Pensez-vous qu’il faisait partie des derniers géants d’une génération d’hommes politiques d’un autre calibre ?
Je ne veux pas croire à cela, parce que ce serait admettre que les valeurs françaises ont disparu. Or, elles n’ont pas disparu, elles ne sont simplement plus mises en valeur, plus glorifiées. Mais elles existent encore : le courage, la droiture, l’honnêteté, la culture. Prenez un militant du RN qui habite à Drancy, dans un quartier islamisé, et qui milite malgré tout. Ce type-là a plus de courage que nous tous réunis. Quant à la culture classique, on ne peut pas reprocher aux générations suivantes de ne pas l’avoir, car on ne leur a pas transmis. Lui, même lorsque sa mémoire s’effaçait, pouvait encore réciter du Victor Hugo pendant vingt minutes. C’était profondément ancré en lui.

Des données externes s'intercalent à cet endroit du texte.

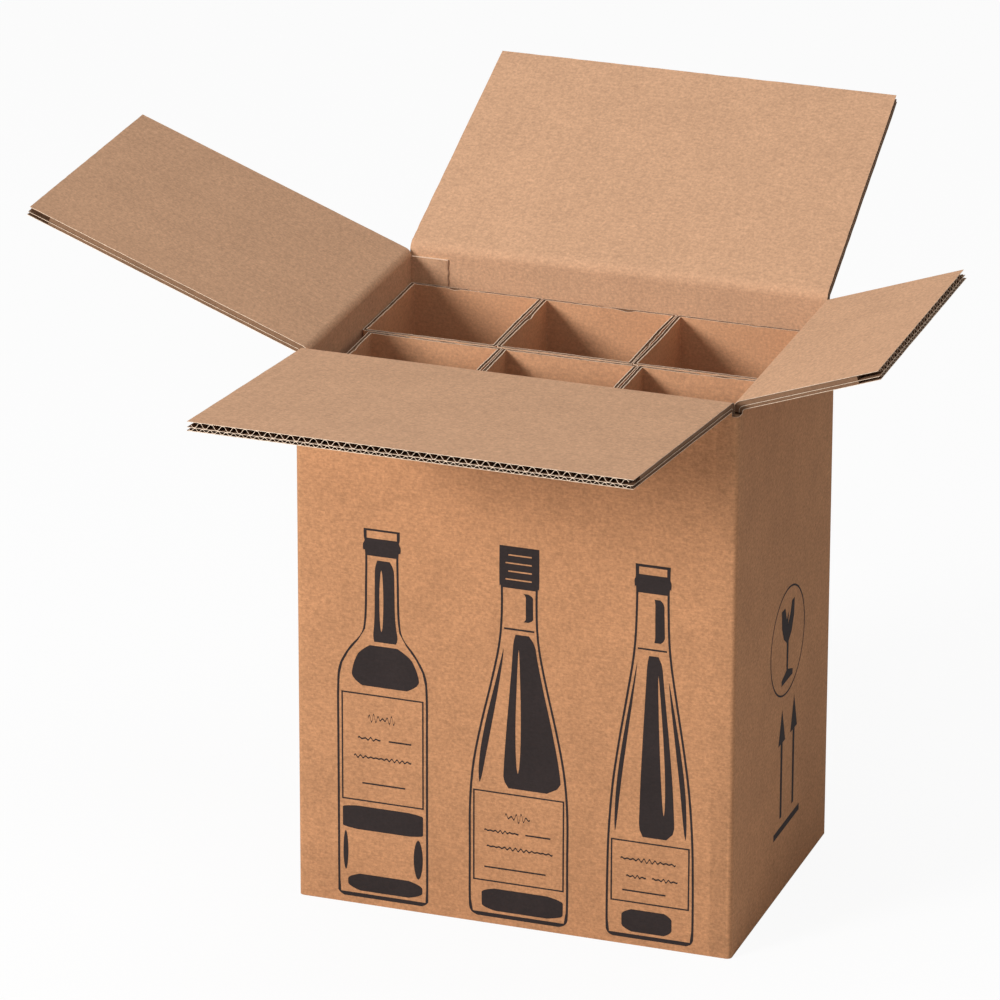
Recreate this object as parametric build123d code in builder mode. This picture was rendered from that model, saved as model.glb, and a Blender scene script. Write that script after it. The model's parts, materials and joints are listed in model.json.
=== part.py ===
from build123d import *

import os
from math import cos, radians, sin, tan

# Shipping carton for six standing bottles: a double-wall carton whose four top flaps stand
# open, and six folded single-wall sleeves that stand in it in two rows of three.
#
# Millimetres.  +X runs along the wide front, +Y from the front wall to the back wall, +Z up.
# The origin is the centre of the base, on the surface that the carton stands on.

# ---- double-wall board: three liners with a coarse and a fine fluted layer between them ----
liner = 0.3
medium = 0.3
coarse_height = 3.5
coarse_pitch = 7.95
fine_height = 2.1
fine_pitch = 5.45
flute_crest = 0.35  # half the flat top of a flute
board = 3 * liner + coarse_height + fine_height

# ---- carton ----
inner_length = 305.0
inner_width = 212.0
inner_height = 377.0  # from the floor to the closed side flaps
layer_gap = 0.3  # between the folded layers of the floor
edge_softening = 2.0  # on the upright outside edges
lap_width = 27.0  # glued lap inside the back left corner
lap_thickness = 2.0  # the lap is crushed flat by its glue press

# ---- floor flaps, folded in: the sides first, then the back, then the front outermost;
# the side ones are as long as the top's ----
floor_long_trim = 9.0  # how much less than the carton's width the front and back ones measure
floor_clearance = 0.4  # from a floor flap's side edges to the walls

# ---- top flaps: lengths from the wall's outside face when closed ----
left_flap_length = 213.5
side_flap_gap = 3.0  # between the left and the right flap when both are closed
long_flap_clearance = 0.4  # from the closed front flap's free edge to the back wall
back_flap_taper = 10.0  # how far its right edge draws in towards the free edge
long_wall_slot = 4.5  # corner slot, measured along the front and back walls
short_wall_slot = 8.5  # corner slot, measured along the side walls
slot_floor_drop = 2.6  # from the side creases down to the slot's bottom
slot_clearance = 0.2  # a flap is this much narrower than its crease, at each end
closed_gap = 0.15  # between closed flaps that lie on each other

# ---- creases: where the fold turns, how far the flaps hang out, how they stand at rest ----
side_pivot_depth = 0.0  # below the outside face of the board
front_pivot_depth = 3.1
back_pivot_depth = 5.4
side_hang = 85.0  # degrees below level at the fully open stop
front_hang = 60.0
back_hang = 45.0
front_rest = 6.5  # degrees above level as the flap stands open
back_rest = 22.5
left_rest = 21.0
right_rest = 19.5
mitre = 44.5  # inner bevel of the wall and of the flap at a crease
bevel_spare = 1.0  # degrees left between the outer bevels of a flap that hangs at its stop
tip_gap = 0.1  # each bevelled tip stops this far short of the fold line
straight_run = 1.0  # plain wall left under the deepest bevel where the corner slots start
root_depth = 14.0  # board beside a crease that has no open flutes, past its bevels
flute_margin = 1.2  # solid board left at a flap's side edges

# ---- sleeves ----
sleeve_board = 3.0
sleeve_liner = 0.45
sleeve_headroom = 11.9  # from the sleeves to the closed side flaps
row_slack = 8.0  # what three sleeves leave of the inner length
column_slack = 3.9  # what two rows and their gaps leave of the inner width, at the front
sleeve_seam = 0.6  # slit where the folded strip's ends meet
channel_depth = 2.5  # open flute along a sleeve's cut edges
stand_gap = 0.1  # between the floor and a sleeve
row_gap = 0.4
wall_gap = 0.3
lap_clearance = 0.7
back_row_gap = 0.2  # between neighbours in the back row
front_row_gap = 0.3
front_row_shift = 5.5  # the front row stands this far to the right of the back row

# ---- worked out ----
outer_length = inner_length + 2 * board
outer_width = inner_width + 2 * board
half_length = outer_length / 2
half_width = outer_width / 2
long_flap_length = outer_width - board - long_flap_clearance
right_flap_length = outer_length - left_flap_length - side_flap_gap
floor_long_length = outer_width - floor_long_trim
floor_top = 3 * board + 2 * layer_gap
side_closed = floor_top + inner_height  # underside of the closed side flaps
front_closed = side_closed + board + closed_gap
back_closed = front_closed + board + closed_gap
side_crease = side_closed + board
slot_floor = side_crease - slot_floor_drop
sleeve_height = inner_height - stand_gap - sleeve_headroom
sleeve_length = (inner_length - row_slack) / 3
sleeve_width = (inner_width - lap_thickness - lap_clearance - row_gap - column_slack) / 2
back_row_y = inner_width / 2 - lap_thickness - lap_clearance - sleeve_width / 2
front_row_y = back_row_y - sleeve_width - row_gap
first_column_x = -inner_length / 2 + wall_gap + sleeve_length / 2


class Crease:
    """A top flap's fold: where it turns, which way it opens and how much board it takes."""

    def __init__(self, outward, reach, span, closed, depth, length, rest, hang):
        self.outward = Vector(*outward)
        self.span = span  # length of the crease between its two corner slots
        self.depth = depth
        self.height = closed + board - depth
        self.axis_point = self.outward * (reach - depth) + Vector(0, 0, self.height)
        self.along = self.outward.cross(Vector(0, 0, 1))
        self.length = length - depth
        self.rest = rest
        self.hang = hang
        # the two outer bevels share what the hanging flap leaves open
        self.outer_bevel = (90 - hang - bevel_spare) / 2

    def wall_plane(self):
        """Section through the wall: x outward and y up, from the fold line."""
        return Plane(origin=self.axis_point, x_dir=self.outward, z_dir=self.along)

    def flap_plane(self):
        """Section through the flap as it stands: x along the flap, y to its inner face."""
        angle = radians(self.rest)
        direction = self.outward * cos(angle) + Vector(0, 0, sin(angle))
        return Plane(origin=self.axis_point, x_dir=direction, z_dir=self.along)

    def edge_plane(self):
        """The flap's free edge: x along the edge, y to its inner face."""
        plane = self.flap_plane()
        return Plane(
            origin=self.axis_point + plane.x_dir * self.length,
            x_dir=self.along * -1,
            z_dir=plane.x_dir,
        )

    def face_plane(self):
        """The flap's own plane through the fold line: x along the flap, y along the fold."""
        plane = self.flap_plane()
        return Plane(origin=self.axis_point, x_dir=plane.x_dir, z_dir=plane.y_dir)

    def bevel_runs(self):
        """How far along the board the inner and the outer bevel run."""
        inner = (board - self.depth) / tan(radians(mitre))
        if self.depth == 0:
            return inner, tip_gap
        return inner, self.depth / tan(radians(self.outer_bevel))


front_crease = Crease(
    (0, -1, 0), half_width, outer_length - 2 * long_wall_slot,
    front_closed, front_pivot_depth, long_flap_length, front_rest, front_hang,
)
back_crease = Crease(
    (0, 1, 0), half_width, outer_length - 2 * long_wall_slot,
    back_closed, back_pivot_depth, long_flap_length, back_rest, back_hang,
)
left_crease = Crease(
    (-1, 0, 0), half_length, outer_width - 2 * short_wall_slot,
    side_closed, side_pivot_depth, left_flap_length, left_rest, side_hang,
)
right_crease = Crease(
    (1, 0, 0), half_length, outer_width - 2 * short_wall_slot,
    side_closed, side_pivot_depth, right_flap_length, right_rest, side_hang,
)
creases = [front_crease, back_crease, left_crease, right_crease]
wall_top_start = min(c.height - max(c.bevel_runs()) for c in creases) - straight_run


def wall_top_outline(crease):
    """Upper end of a wall, bevelled on both faces towards the fold line."""
    inner_run, outer_run = crease.bevel_runs()
    outer_lean = crease.depth / outer_run
    base = wall_top_start - crease.height
    points = [
        (crease.depth, base),
        (crease.depth, -outer_run),
        (tip_gap * outer_lean, -tip_gap),
        (-tip_gap * tan(radians(mitre)), -tip_gap),
        (crease.depth - board, -inner_run),
        (crease.depth - board, base),
    ]
    if crease.depth == 0:
        points.pop(1)
    return points


def flap_outline(crease):
    """Section of a flap from its bevelled root to its free edge."""
    inner_run, outer_run = crease.bevel_runs()
    outer_lean = crease.depth / outer_run
    points = [
        (tip_gap, -tip_gap * outer_lean),
        (outer_run, -crease.depth),
        (crease.length, -crease.depth),
        (crease.length, board - crease.depth),
        (inner_run, board - crease.depth),
        (tip_gap, tip_gap * tan(radians(mitre))),
    ]
    if crease.depth == 0:
        points.pop(1)
    return points


def flute_void(pitch, height, upward):
    """Open space on one side of a fluted layer, for one wave of it."""
    wide = pitch / 2 - flute_crest - medium / 2
    points = [(-wide, 0), (wide, 0), (flute_crest, height - medium), (-flute_crest, height - medium)]
    if upward:
        return points
    return [(x, height - y) for x, y in points]


def taper_outline(crease, span, taper):
    """Wedge that draws a flap's side edge in, from nothing at the fold line."""
    side = -span / 2
    return [(0, side), (crease.length, side), (crease.length, side + taper)]


def build_flap(crease, label, taper=0.0):
    """A top flap of double-wall board, with its flutes open at the free edge."""
    span = crease.span - 2 * slot_clearance
    fine_foot = liner - crease.depth
    coarse_foot = fine_foot + fine_height + liner
    flute_depth = crease.length - max(crease.bevel_runs()) - root_depth
    with BuildPart() as flap:
        with BuildSketch(crease.flap_plane()):
            Polygon(*flap_outline(crease), align=None)
        extrude(amount=span / 2, both=True)
        for foot, pitch, height, upward in (
            (fine_foot, fine_pitch, fine_height, True),
            (fine_foot, fine_pitch, fine_height, False),
            (coarse_foot, coarse_pitch, coarse_height, True),
            (coarse_foot, coarse_pitch, coarse_height, False),
        ):
            count = int((span - taper - 2 * flute_margin - pitch / 2) // pitch)
            shift = -pitch / 4 if upward else pitch / 4
            with BuildSketch(crease.edge_plane()):
                with Locations((taper / 2 + shift, foot)):
                    with GridLocations(pitch, 0, count, 1):
                        Polygon(*flute_void(pitch, height, upward), align=None)
            extrude(amount=-flute_depth, mode=Mode.SUBTRACT)
        if taper:
            with BuildSketch(crease.face_plane()):
                Polygon(*taper_outline(crease, span, taper), align=None)
            extrude(amount=board * 2, both=True, mode=Mode.SUBTRACT)
    flap.part.label = label
    return flap


def build_sleeve(label, centre_x, centre_y):
    """One bottle's sleeve: a strip of single-wall board folded round four corners."""
    foot = floor_top + stand_gap
    hollow_length = sleeve_length - 2 * sleeve_board
    hollow_width = sleeve_width - 2 * sleeve_board
    seam_x = centre_x + (hollow_length - sleeve_seam) / 2
    seam_y = centre_y + (sleeve_width - sleeve_board) / 2
    with BuildPart() as sleeve:
        with BuildSketch(Plane.XY.offset(foot)):
            with Locations((centre_x, centre_y)):
                Rectangle(sleeve_length, sleeve_width)
                Rectangle(hollow_length, hollow_width, mode=Mode.SUBTRACT)
            with Locations((seam_x, seam_y)):
                Rectangle(sleeve_seam, sleeve_board, mode=Mode.SUBTRACT)
        extrude(amount=sleeve_height)
        with BuildSketch(Plane.XY.offset(foot + sleeve_height)):
            with Locations((centre_x, centre_y)):
                Rectangle(sleeve_length - 2 * sleeve_liner, sleeve_width - 2 * sleeve_liner)
                Rectangle(
                    hollow_length + 2 * sleeve_liner,
                    hollow_width + 2 * sleeve_liner,
                    mode=Mode.SUBTRACT,
                )
        extrude(amount=-channel_depth, mode=Mode.SUBTRACT)
    sleeve.part.label = label
    return sleeve


# ---- carton body: four walls, the glued lap and the folded floor, one sheet ----
with BuildPart() as carton_body:
    with BuildSketch():
        Rectangle(outer_length, outer_width)
        Rectangle(inner_length, inner_width, mode=Mode.SUBTRACT)
    extrude(amount=slot_floor)
    upright_edges = carton_body.edges().filter_by(Axis.Z)
    outer_corners = upright_edges.sort_by(lambda edge: abs(edge.center().X))[-4:]
    chamfer(outer_corners, edge_softening)

    for crease in creases:
        band = crease.height - wall_top_start
        with BuildSketch(crease.wall_plane()):
            with Locations((crease.depth - board / 2, 0)):
                Rectangle(board, 2 * band)
        extrude(amount=crease.span / 2, both=True, mode=Mode.SUBTRACT)
        with BuildSketch(crease.wall_plane()):
            Polygon(*wall_top_outline(crease), align=None)
        extrude(amount=crease.span / 2, both=True)

    long_reach = inner_length - 2 * floor_clearance
    short_reach = inner_width - 2 * floor_clearance
    floor_flaps = (
        # layer counted up from the ground, centre x, centre y, size x, size y
        (0, 0, (board - half_width * 2 + floor_long_length) / 2, long_reach, floor_long_length - board),
        (1, 0, (half_width * 2 - floor_long_length - board) / 2, long_reach, floor_long_length - board),
        (2, (board - half_length * 2 + left_flap_length) / 2, 0, left_flap_length - board, short_reach),
        (2, (half_length * 2 - right_flap_length - board) / 2, 0, right_flap_length - board, short_reach),
    )
    for layer, centre_x, centre_y, size_x, size_y in floor_flaps:
        with BuildSketch(Plane.XY.offset(layer * (board + layer_gap))):
            with Locations((centre_x, centre_y)):
                Rectangle(size_x, size_y)
        extrude(amount=board)

    with BuildSketch(Plane.XY.offset(floor_top - board)):
        with Locations((lap_width / 2 - inner_length / 2, inner_width / 2 - lap_thickness / 2)):
            Rectangle(lap_width, lap_thickness)
    extrude(amount=side_crease - floor_top + board)
carton_body.part.label = "carton_body"

pieces = [
    carton_body,
    build_flap(front_crease, "front_flap"),
    build_flap(back_crease, "back_flap", taper=back_flap_taper),
    build_flap(left_crease, "left_flap"),
    build_flap(right_crease, "right_flap"),
]
for column, column_name in enumerate(("left", "middle", "right")):
    back_x = first_column_x + column * (sleeve_length + back_row_gap)
    front_x = first_column_x + front_row_shift + column * (sleeve_length + front_row_gap)
    pieces.append(build_sleeve(f"sleeve_back_{column_name}", back_x, back_row_y))
    pieces.append(build_sleeve(f"sleeve_front_{column_name}", front_x, front_row_y))

os.makedirs("parts", exist_ok=True)
for piece in pieces:
    export_step(piece.part, f"parts/{piece.part.label}.step")
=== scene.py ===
import json
import math
import random

import bpy
from mathutils import Matrix, Vector, noise


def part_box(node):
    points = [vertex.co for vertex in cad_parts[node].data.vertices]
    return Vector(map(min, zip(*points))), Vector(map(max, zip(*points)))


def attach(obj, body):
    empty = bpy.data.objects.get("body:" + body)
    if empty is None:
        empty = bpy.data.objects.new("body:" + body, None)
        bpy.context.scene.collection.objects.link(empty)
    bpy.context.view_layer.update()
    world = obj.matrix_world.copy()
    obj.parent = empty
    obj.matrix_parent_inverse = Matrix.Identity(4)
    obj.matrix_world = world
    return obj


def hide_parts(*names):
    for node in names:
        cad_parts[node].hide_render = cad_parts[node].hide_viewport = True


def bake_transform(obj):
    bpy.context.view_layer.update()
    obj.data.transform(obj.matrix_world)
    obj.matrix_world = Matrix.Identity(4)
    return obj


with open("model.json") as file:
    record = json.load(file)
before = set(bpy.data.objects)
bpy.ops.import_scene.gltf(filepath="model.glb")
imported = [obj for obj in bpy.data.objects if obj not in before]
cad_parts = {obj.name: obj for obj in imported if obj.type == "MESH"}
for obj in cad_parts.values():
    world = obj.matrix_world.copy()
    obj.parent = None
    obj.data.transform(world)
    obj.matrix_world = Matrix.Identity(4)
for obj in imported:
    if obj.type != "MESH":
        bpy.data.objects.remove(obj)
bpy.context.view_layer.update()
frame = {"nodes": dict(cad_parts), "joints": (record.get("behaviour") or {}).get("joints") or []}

bl_info = {
    "name": "Bottle Shipping Box",
    "version": (1, 0, 0),
    "blender": (4, 5, 0),
    "location": "View3D > Sidebar > Bottle Box",
    "description": "Double-wall carton with open flaps and folded sleeves for six bottles",
    "category": "Object",
}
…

Et c’est là qu’on voit la force de ce qui a été transmis : quand la mémoire disparaît, tout ce qui n’a pas été ancré s’efface.
Comment décririez-vous son rapport aux Français ?
Il était profondément attaché aux Français, affectivement. Je l’ai vu faire des choses très révélatrices. En 2000, je lui demande : « C’est quoi cette alliance que tu portes à gauche ? » Et il me répond : « C’est une vieille dame qui me l’a donnée. Je la garde jusqu’à la fin de la campagne, car c’était son seul trésor, et elle est venue me l’offrir. » Honnêtement, beaucoup de responsables politiques n’auraient rien ressenti face à cela. Il avait une immense affection pour les Français. Quand il parlait, au second tour de 2002, des petits, des sans-grade, de ceux qui ne peuvent pas se défendre, c’était ça, son combat. Il aimait les Français passionnément. Sinon, il n’aurait jamais supporté tout ce qu’il a dû endurer.